• [Data lines]
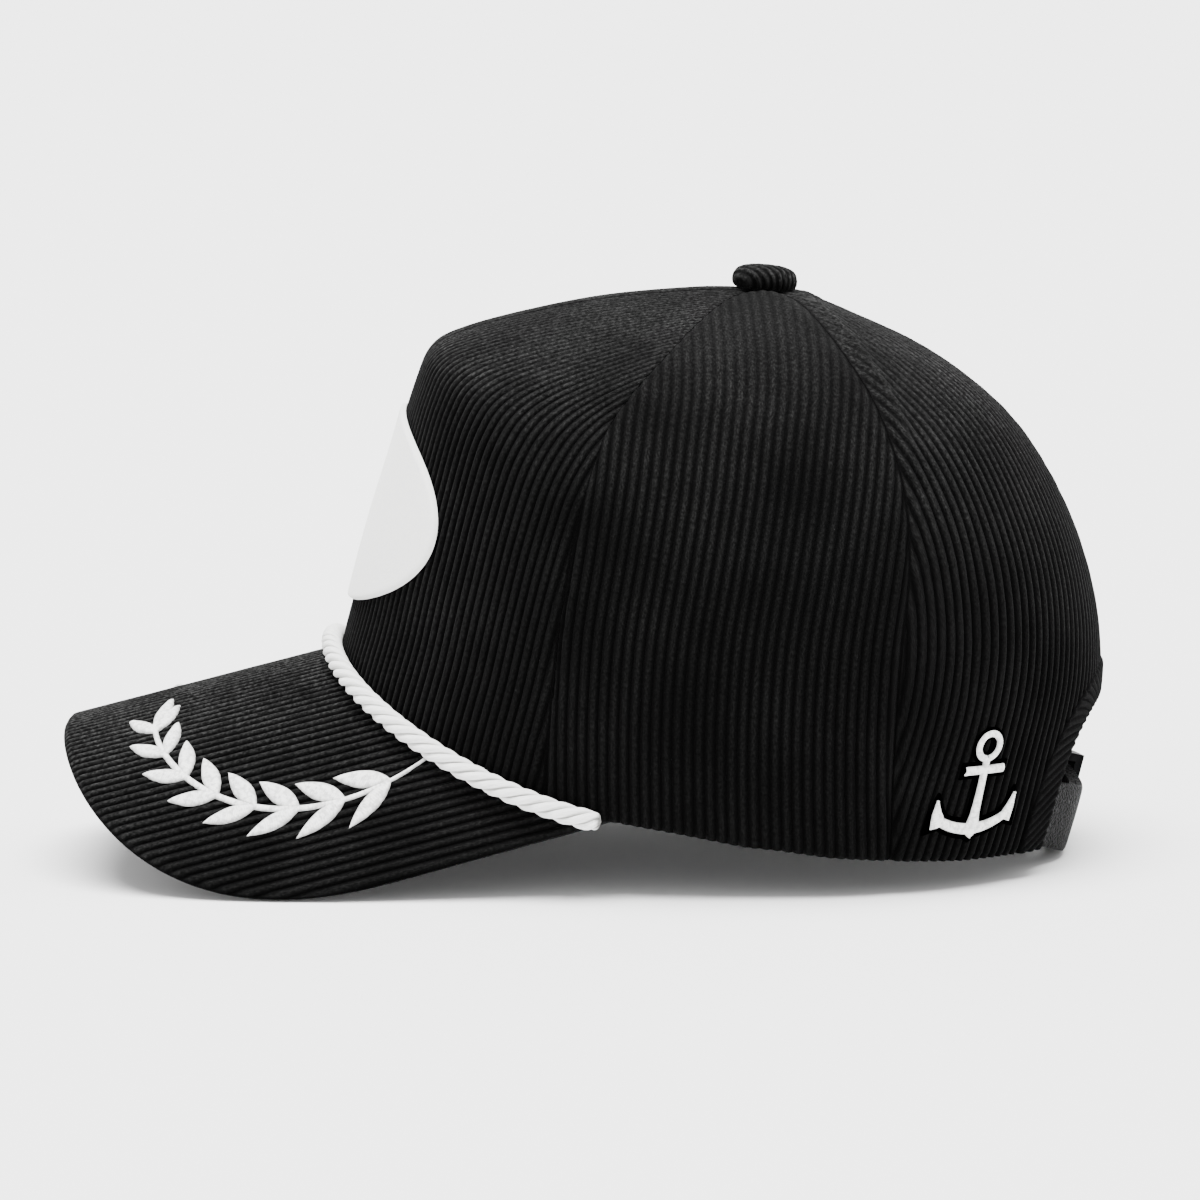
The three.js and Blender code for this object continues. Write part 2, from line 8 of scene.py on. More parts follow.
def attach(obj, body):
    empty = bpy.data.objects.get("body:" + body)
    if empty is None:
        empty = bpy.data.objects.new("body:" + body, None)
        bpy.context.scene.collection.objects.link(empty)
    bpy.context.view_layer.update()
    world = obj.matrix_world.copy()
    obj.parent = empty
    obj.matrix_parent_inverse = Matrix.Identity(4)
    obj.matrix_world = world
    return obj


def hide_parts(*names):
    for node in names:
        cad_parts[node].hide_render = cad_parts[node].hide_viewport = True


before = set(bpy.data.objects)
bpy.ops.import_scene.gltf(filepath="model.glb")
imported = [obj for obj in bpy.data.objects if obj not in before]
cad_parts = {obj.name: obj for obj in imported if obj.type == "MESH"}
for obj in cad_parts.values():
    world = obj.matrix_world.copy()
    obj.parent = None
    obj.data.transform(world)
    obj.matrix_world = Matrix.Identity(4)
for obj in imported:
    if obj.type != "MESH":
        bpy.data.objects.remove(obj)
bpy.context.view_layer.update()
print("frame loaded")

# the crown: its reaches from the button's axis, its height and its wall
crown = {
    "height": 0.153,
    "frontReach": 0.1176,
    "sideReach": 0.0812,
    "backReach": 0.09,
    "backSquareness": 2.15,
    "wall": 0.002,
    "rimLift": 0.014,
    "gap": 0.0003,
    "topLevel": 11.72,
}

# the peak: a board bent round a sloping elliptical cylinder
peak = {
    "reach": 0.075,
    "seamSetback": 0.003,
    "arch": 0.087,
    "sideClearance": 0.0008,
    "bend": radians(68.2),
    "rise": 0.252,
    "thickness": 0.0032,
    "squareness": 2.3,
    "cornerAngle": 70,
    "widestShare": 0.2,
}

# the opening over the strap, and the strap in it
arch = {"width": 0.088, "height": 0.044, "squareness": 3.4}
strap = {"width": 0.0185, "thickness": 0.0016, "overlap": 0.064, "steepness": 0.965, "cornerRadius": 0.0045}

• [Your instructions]
Go through the listing and print each line exactly as it appears.

• [Finished answer]
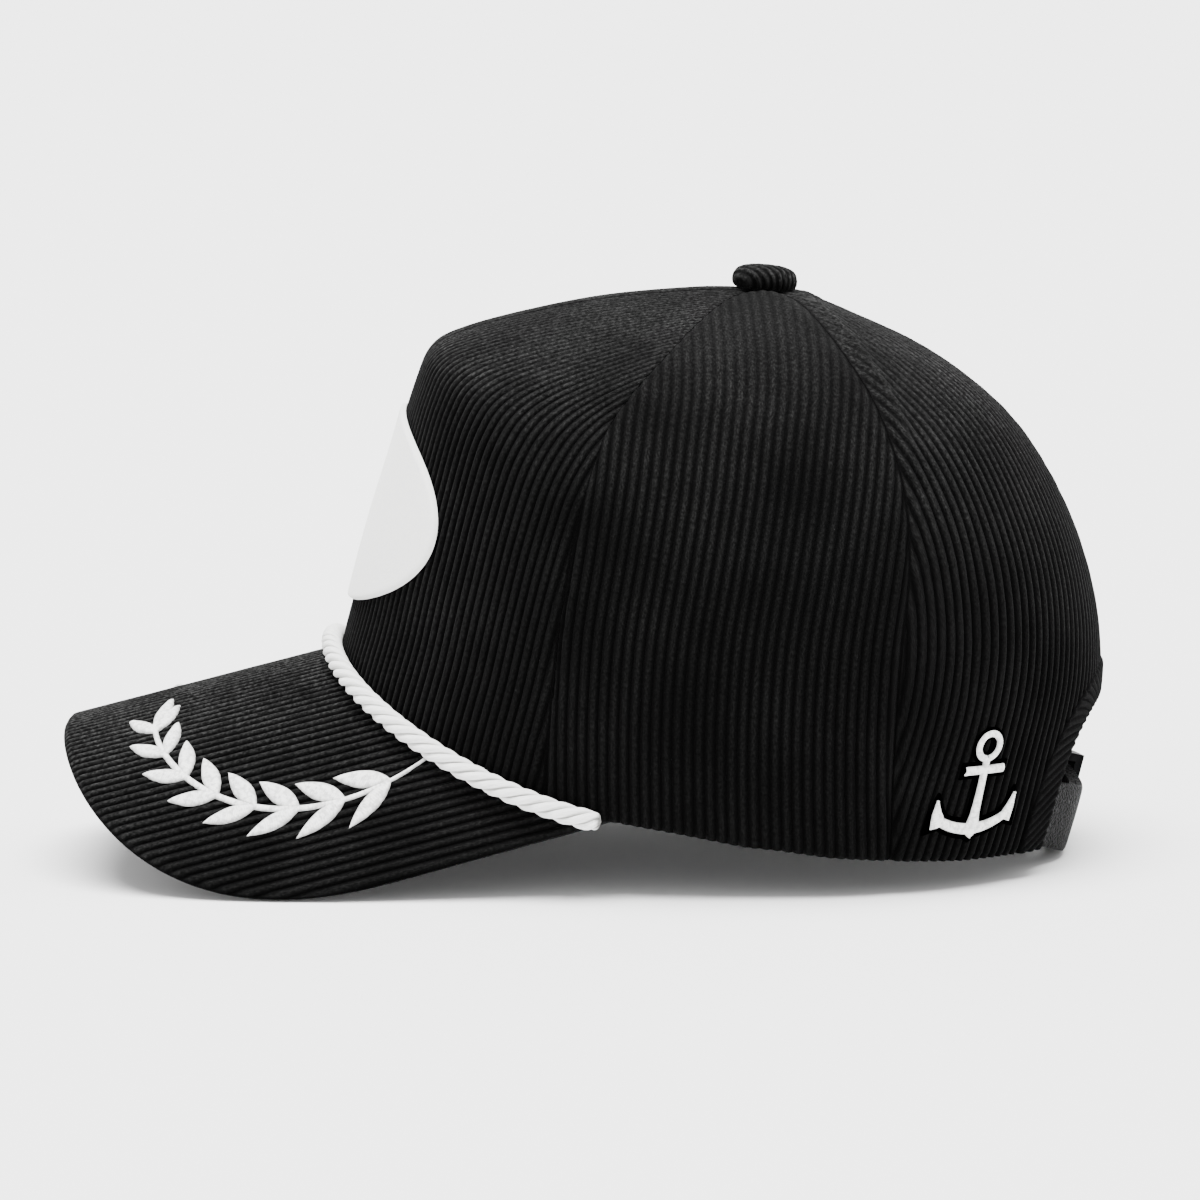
The three.js and Blender code for this object continues. Write part 2, from line 8 of scene.py on. More parts follow.
def attach(obj, body):
    empty = bpy.data.objects.get("body:" + body)
    if empty is None:
        empty = bpy.data.objects.new("body:" + body, None)
        bpy.context.scene.collection.objects.link(empty)
    bpy.context.view_layer.update()
    world = obj.matrix_world.copy()
    obj.parent = empty
    obj.matrix_parent_inverse = Matrix.Identity(4)
    obj.matrix_world = world
    return obj


def hide_parts(*names):
    for node in names:
        cad_parts[node].hide_render = cad_parts[node].hide_viewport = True


before = set(bpy.data.objects)
bpy.ops.import_scene.gltf(filepath="model.glb")
imported = [obj for obj in bpy.data.objects if obj not in before]
cad_parts = {obj.name: obj for obj in imported if obj.type == "MESH"}
for obj in cad_parts.values():
    world = obj.matrix_world.copy()
    obj.parent = None
    obj.data.transform(world)
    obj.matrix_world = Matrix.Identity(4)
for obj in imported:
    if obj.type != "MESH":
        bpy.data.objects.remove(obj)
bpy.context.view_layer.update()
print("frame loaded")

# the crown: its reaches from the button's axis, its height and its wall
crown = {
    "height": 0.153,
    "frontReach": 0.1176,
    "sideReach": 0.0812,
    "backReach": 0.09,
    "backSquareness": 2.15,
    "wall": 0.002,
    "rimLift": 0.014,
    "gap": 0.0003,
    "topLevel": 11.72,
}

# the peak: a board bent round a sloping elliptical cylinder
peak = {
    "reach": 0.075,
    "seamSetback": 0.003,
    "arch": 0.087,
    "sideClearance": 0.0008,
    "bend": radians(68.2),
    "rise": 0.252,
    "thickness": 0.0032,
    "squareness": 2.3,
    "cornerAngle": 70,
    "widestShare": 0.2,
}

# the opening over the strap, and the strap in it
arch = {"width": 0.088, "height": 0.044, "squareness": 3.4}
strap = {"width": 0.0185, "thickness": 0.0016, "overlap": 0.064, "steepness": 0.965, "cornerRadius": 0.0045}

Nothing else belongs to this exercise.